I’d rather he didn’t, but there's little say in the matter now.

“When?”

“Late afternoon, most likely, so… in four-five hours maybe?”

Much too little time to work with, but Elijah could make do. Aleksi wouldn’t be home by that time, though that was maybe for the best. The giant never possessed a good poker face when confronted by the more powerful people in the world.

“If you don’t want to, I can try to—”

“No, it’s fine,” Elijah said, cutting in before Grace could make the situation worse than it already was. “You can bring him by in five hours, and we can discuss all of this over tea.”

“Oh,” Grace replied, eyes widened in surprise. “I… I can do that. Thank you, Elijah.”

“I’m doing this because I have to make sure your mentor understands the need for secrecy,” he noted. “And I also need to make sure you understand it.”

“I do!”

“You might think you do, but you don’t,” Elijah snapped, his tone making the young mage flinch. Seeing that, Elijah forced himself to take a deep breath. This wasn’t the time to make somebody cry over something they did to help him. “Promise me that you will not reveal this to anybody else. If you think it’s for my own good, consult me first. If the wrong people learn about my awakening, it can cause me more trouble than you could imagine.”
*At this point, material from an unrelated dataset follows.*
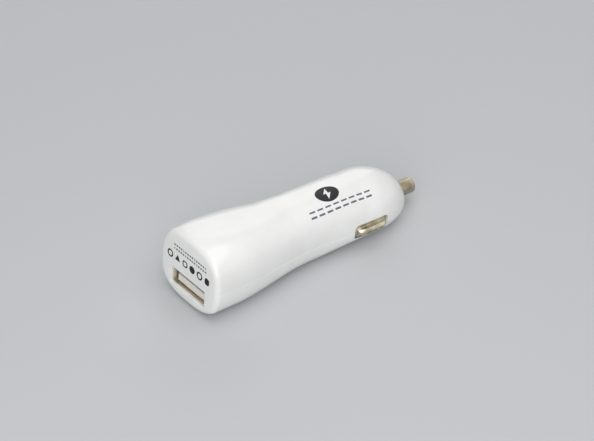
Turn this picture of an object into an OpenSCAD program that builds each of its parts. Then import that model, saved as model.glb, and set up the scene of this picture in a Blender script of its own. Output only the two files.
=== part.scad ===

Half-teary eyes looked back at his own.

Grace nodded shakily.

“Thank you,” Elijah said, glancing at the clock hanging on the wall. “You might want to finish your cup and head off soon. I think you spent more time here than you intended.”

“What? I— Oh shit,” Grace cursed as she saw the time. Downing the remains of her tea in one swig, she rose from the chair and hurried walked out of the kitchen and towards the front entrance. “Thanks for everything! I’ll be back in five hours with my mentor.”

At least her spirit had returned somewhat. Elijah hoped she would be back to normal by the time she had to introduce him to the mage by the name of Rubeus Hayes.

On that note, he needed more information regarding that mentor of hers. While Grace had talked highly of the mage, her words had too much bias to be trusted fully. He needed another source to know for sure, and Elijah knew exactly who that could be.

Before that, however, it would be best if he could check in on two inside the laboratory—

“I’m a fucking wizard!”

… Though the voice was muted, a side-effect of the door into the work area barely being opened, Elijah could already feel that his day just became so much more complicated.